Autistic Teen Working on Astrophysics PhD
(NEW YORK) -- An Indiana mother said that her determination to find a niche for her autistic son, who doctors had little hope for, led him to flourish into a budding astrophysicist with an off-the-charts IQ, and he is now pursuing a Ph.D. in physics.
Kristine Barnett's son, Jacob, 15, was diagnosed with moderate to severe autism when he was 2. Because he had lost language, he was on the more severe end of the spectrum. Psychologists and teachers believed that the young boy may not ever speak again. As Barnett put it, they thought that he was lost.
"He was very precise," she told ABC News. "He wasn't barreling through the world like other little boys. He lined cars up precisely. His mannerisms were precise."
"He seemed to like schedule and routine, even from infancy," she said.
After his diagnosis, Jacob was visited frequently by a number of psychologists under an Indiana program called First Steps, which included a developmental therapist, an occupational therapist, and a speech therapist, among others.
But early signs in Jacob's childhood hinted at an inner world that was harboring massive intelligence. At a very young age, he would carry a set of beloved alphabet cards with him wherever he'd go.
At one point, he took a bundle of crayons and arranged them across the living room floor in the color spectrum, which he had distinguished from light coming through the living room window and hitting glasses perched on a table.
As Barnett would run a daycare out of her home, she would play with other people's kids outside while Jacob was slumped over the table inside, where he would work with therapists. He was spending hours trying to put a ball in a cup.
One spring day, as the kids ran through a sprinkler, she decided to make a change.
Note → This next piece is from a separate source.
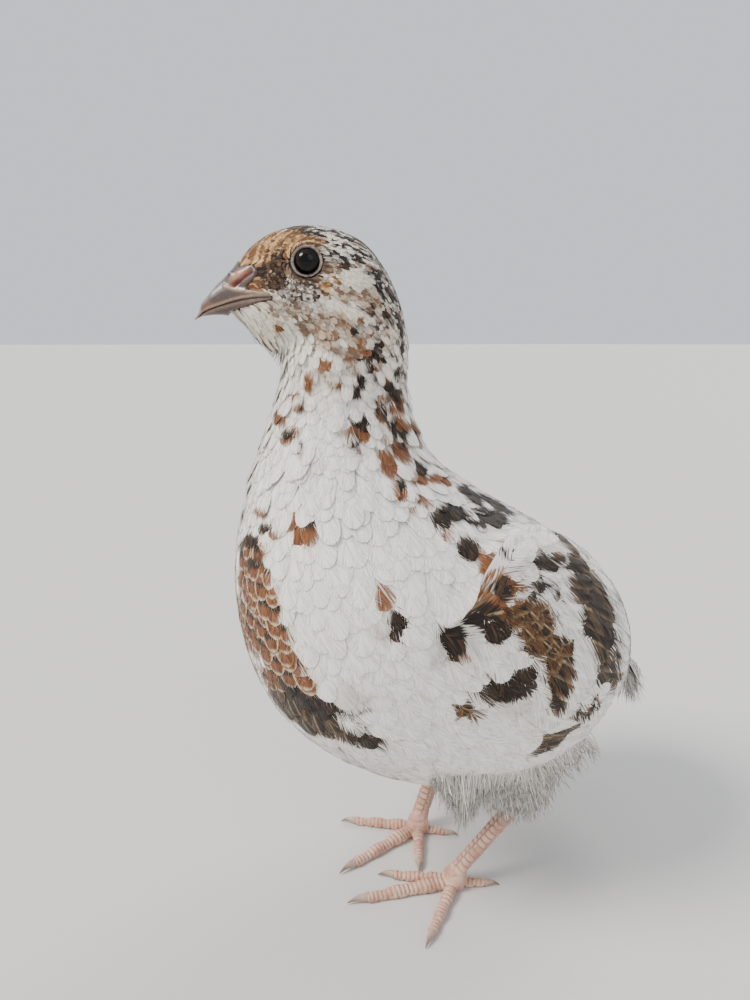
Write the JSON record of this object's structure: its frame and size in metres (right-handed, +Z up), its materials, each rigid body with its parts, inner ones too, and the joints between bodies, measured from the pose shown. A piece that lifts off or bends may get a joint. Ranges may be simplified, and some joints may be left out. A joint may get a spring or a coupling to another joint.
{
  "type": "coturnix quail",
  "caption": "Standing coturnix quail, alert with a stretched neck, short hooked bill, folded wings, short drooping tail and long bare toes flat on the ground.",
  "frame": {"origin": "on the floor, under the centre of the bounding box", "axes": "+X to the bird's own left, -Y ahead of the bird, +Z up"},
  "size_m": [0.081, 0.1266, 0.1632],
  "materials": {
    "feathers": "soft matt white and cream plumage with rust and black blotches",
    "wing_feathers": "soft brown, rust and black vanes with pale edges and white patches",
    "bill_horn": "smooth satin grey-brown horn, bluish along the ridge",
    "claw_horn": "satin horn",
    "leg_skin": "pinkish flesh with large plates in front",
    "eye": "wet and very dark brown"
  },
  "bodies": {
    "root": {"torso": "feathers", "neck": "feathers", "head": "feathers", "bill_upper": "bill_horn", "bill_lower": "bill_horn", "eye_left": "eye", "eye_right": "eye", "wing_left": "wing_feathers", "wing_right": "wing_feathers", "tail": "wing_feathers", "thigh_left": "feathers", "shank_left": "leg_skin", "foot_left": "leg_skin", "claw_hallux_left": "claw_horn", "claw_inner_left": "claw_horn", "claw_middle_left": "claw_horn", "claw_outer_left": "claw_horn", "thigh_right": "feathers", "shank_right": "leg_skin", "foot_right": "leg_skin", "claw_hallux_right": "claw_horn", "claw_inner_right": "claw_horn", "claw_middle_right": "claw_horn", "claw_outer_right": "claw_horn"}
  },
  "joints": []
}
"We were forgetting his childhood. His spirit was being crushed by the opinion that everything was wrong," she said. "I resolved to give it back to him."
That night, Barnett took Jacob out after dark, turned on the fog lights of her car, put on some Louis Armstrong, laid on the hood of the car with him and looked at the stars.
"Little did I know it would be those stars that would bring him back into our world," she said. "They were what we had. It was what we had to hold onto. It was the beginning with a relationship with my child."
In an attempt to connect with her son and nurture the spark of interest he showed when they would go look at the stars, she decided to take him to a planetarium.
"I didn't get it. They seemed like far-away dots to me," she said. "He then showed me a nebula on the computer, and it gave me a peek into his mind -- into the way he sees the world."
Barnett decided to stop having Jacob meet with therapists. She said that she was advised by everyone she knew, including her friends and her husband, not to remove Jacob from the system.
By the age of 3, Jacob began to talk again, and everyone was asking Barnett for the secret to the sudden recovery. Typically, it takes years for an autistic child to recover speech.
By the age of 3-and-a-half, Jacob had taught himself to read. This is what he'd been doing while taking books off to the corner, Barnett said she realized.
She decided then to take a second trip to a planetarium. When they arrived, a college-level lecture was taking place. Hesitant, she took her boy in. Jacob immediately began reading the slides, and when the professor asked a question about the density of Mars' moons, Jacob answered the question -- correctly.
"At that point, my view changed, and I realized that his mind is remarkable," Barnett said. "He understood complex concepts. My outlook for his future was completely changed."
Today, Jacob is now working towards a Ph.D. at Indiana University-Purdue University Indianapolis (IUPUI). Several IQ tests have been administered on him, and Barnett said that it's been concluded that he can't be measured, so he is always given the top number.
Speaking with ABC News, Jacob said that when he entered grade school, he was already hoping to be beginning algebra.
"In kindergarten, I knew that it was for kids to play and develop social skills," he said. "By first grade, I thought we'd do some mathematics -- algebra. Then, in second grade, still no algebra. They told me not until high school. So, I guess this came out of my desire to learn more mathematics."
Barnett credits his success to putting her son in as many rich situations as she could find.
"If you find the passion in a child and tap into it, that will become what their drive," she said. "And if somebody had drive, they can accomplish anything."